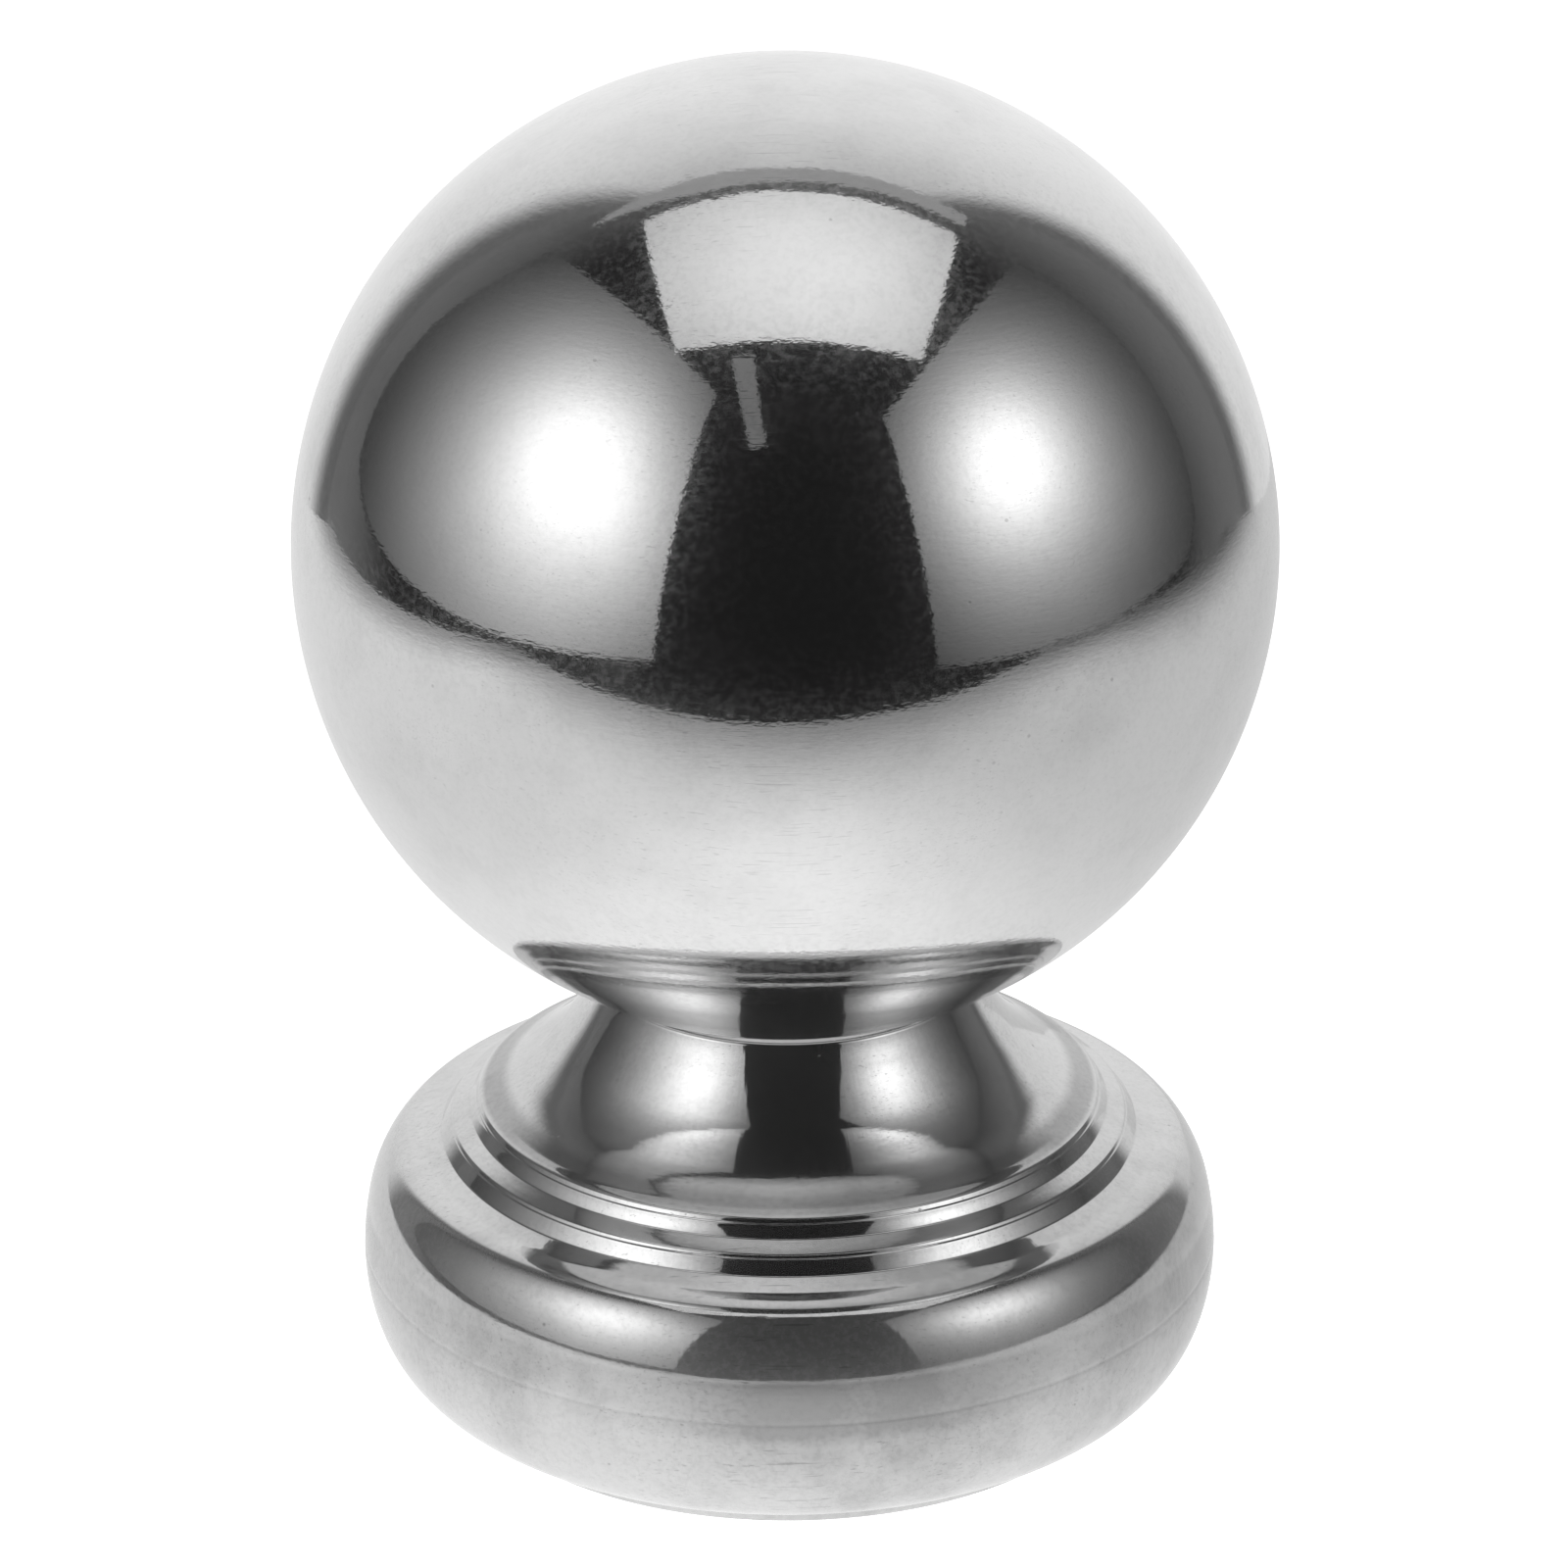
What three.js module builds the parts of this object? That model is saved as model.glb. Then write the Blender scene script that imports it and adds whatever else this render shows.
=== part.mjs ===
// Handrail ball finial: a hollow polished ball seated on a spun sheet-metal base.
// Units are millimetres, +Z is up, and the origin is the centre of the base's underside.
import * as THREE from 'three';

// Driving dimensions of the ball
const ballDiameter = 100;
const seatGap = 0.3;

// Driving dimensions of the base, heights measured up from its underside
const wall = 1;
const seatDiameter = 39.6;
const seatHeight = 45.76;
const discDiameter = 65.9;
const discHeight = 32.1;
const discCrown = 0.75;
const discMargin = 1.6;

// The two stepped beads around the disc, and the shelf between them
const upperBeadHeight = 1.5;
const upperBeadSpread = 0.83;
const shelfWidth = 1.62;
const shelfFall = 0.85;
const lowerBeadHeight = 1.75;
const lowerBeadSpread = 1.4;
const beadCornerRadius = 0.3;

// The big round moulding, which curls in under itself to a short upright rim
const valleyWidth = 1.35;
const valleyFall = 0.55;
const torusDiameter = 90.6;
const torusWidestHeight = 14.95;
const rimDiameter = 72.8;
const rimHeight = 2;
const curlWidth = 1;

// How finely the shapes are faceted: sides round the axis, rings of the ball, and the most
// degrees that the profile turns in one facet outside and inside
const ballSides = 48;
const ballRings = 24;
const baseSides = 60;
const outsideTurn = 12;
const insideTurn = 15;

const degree = Math.PI / 180;
const ballRadius = ballDiameter / 2;
const seatRadius = seatDiameter / 2;
const discRadius = discDiameter / 2;
const torusRadius = torusDiameter / 2;
const rimRadius = rimDiameter / 2;

// A point of a profile: radius from the axis, height, and how far the surface's normal leans up
function station(radius, height, lean = 0) {
  return { radius, height, lean };
}

// Direction in which the profile runs down through a station, at right angles to its normal
function downhill(point, length) {
  return new THREE.Vector2(
    Math.sin(point.lean * degree) * length,
    -Math.cos(point.lean * degree) * length,
  );
}

// Smooth curve through stations, in steps that each turn by at most the given degrees
function sweep(stations, turn) {
  const points = [new THREE.Vector2(stations[0].radius, stations[0].height)];
  for (let index = 1; index < stations.length; index += 1) {
    const start = stations[index - 1];
    const end = stations[index];
    const chord = Math.hypot(end.radius - start.radius, end.height - start.height);
    const steps = Math.ceil(Math.abs(end.lean - start.lean) / turn);
    const leave = downhill(start, chord / 3);
    const arrive = downhill(end, chord / 3);
    const curve = new THREE.CubicBezierCurve(
      new THREE.Vector2(start.radius, start.height),
      new THREE.Vector2(start.radius + leave.x, start.height + leave.y),
      new THREE.Vector2(end.radius - arrive.x, end.height - arrive.y),
      new THREE.Vector2(end.radius, end.height),
    );
    points.push(...curve.getPoints(steps).slice(1));
  }
  return points;
}

// The same stations on the inside of the wall
function insideOf(stations) {
  return stations.map(({ radius, height, lean }) => station(
    radius - wall * Math.cos(lean * degree),
    height - wall * Math.sin(lean * degree),
    lean,
  ));
}

// A corner between two straight stretches, rounded off in three points
function roundCorner(before, corner, after, radius) {
  const toBefore = before.clone().sub(corner);
  const toAfter = after.clone().sub(corner);
  const reach = Math.min(radius, toBefore.length() / 2, toAfter.length() / 2);
  const first = corner.clone().add(toBefore.setLength(reach));
  const last = corner.clone().add(toAfter.setLength(reach));
  const middle = first.clone().add(last).multiplyScalar(0.25).addScaledVector(corner, 0.5);
  return [first, middle, last];
}

// The inside of a stepped polyline: each corner moved in by the wall's thickness
function mitredInside(points) {
  return points.slice(1, -1).map((corner, index) => {
    const incoming = corner.clone().sub(points[index]).normalize();
    const outgoing = points[index + 2].clone().sub(corner).normalize();
    const normal = new THREE.Vector2(-incoming.y, incoming.x);
    const nextNormal = new THREE.Vector2(-outgoing.y, outgoing.x);
    const share = wall / (1 + normal.dot(nextNormal));
    return corner.clone().sub(normal.add(nextNormal).multiplyScalar(share));
  });
}

// Neck: a hollow curve from the ball's seat out to the disc, steepest at the top.
// Its middle stations are shares of the neck's own spread and drop.
const neckFootRadius = discRadius - discMargin;
const neckFootHeight = discHeight + discCrown;
const neckSpread = neckFootRadius - seatRadius;
const neckDrop = seatHeight - neckFootHeight;
const neckStations = [
  station(seatRadius, seatHeight, 20),
  station(seatRadius + 0.102 * neckSpread, seatHeight - 0.208 * neckDrop, 27.5),
  station(seatRadius + 0.34 * neckSpread, seatHeight - 0.532 * neckDrop, 38),
  station(seatRadius + 0.672 * neckSpread, seatHeight - 0.816 * neckDrop, 52),
  station(neckFootRadius, neckFootHeight, 61),
];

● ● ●

DO THIS: From the first line above through the line that contains "const discMargin = 1.6;", quote each line exactly. Output nothing more.

ANSWER IN FULL:
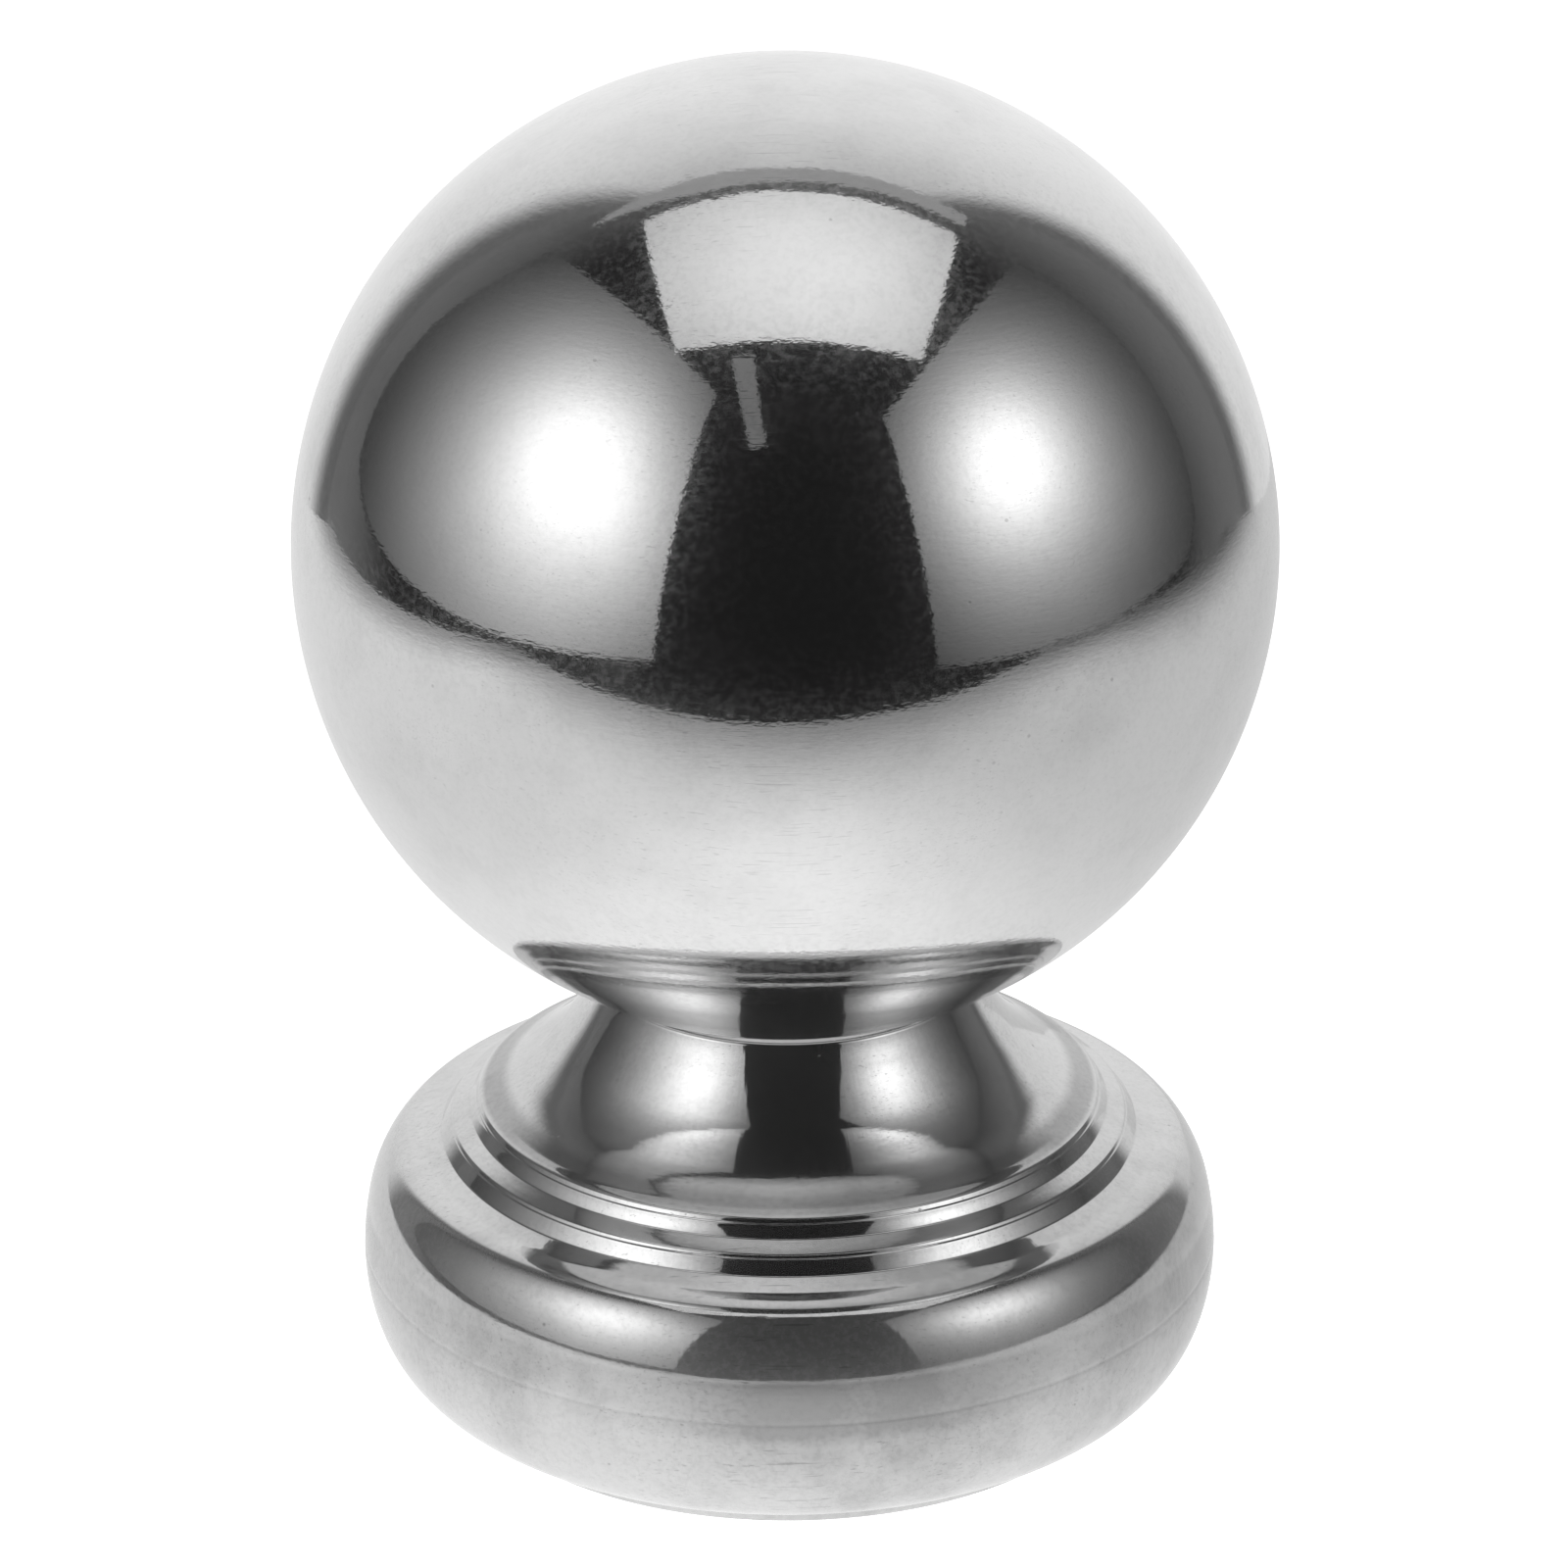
What three.js module builds the parts of this object? That model is saved as model.glb. Then write the Blender scene script that imports it and adds whatever else this render shows.
=== part.mjs ===
// Handrail ball finial: a hollow polished ball seated on a spun sheet-metal base.
// Units are millimetres, +Z is up, and the origin is the centre of the base's underside.
import * as THREE from 'three';

// Driving dimensions of the ball
const ballDiameter = 100;
const seatGap = 0.3;

// Driving dimensions of the base, heights measured up from its underside
const wall = 1;
const seatDiameter = 39.6;
const seatHeight = 45.76;
const discDiameter = 65.9;
const discHeight = 32.1;
const discCrown = 0.75;
const discMargin = 1.6;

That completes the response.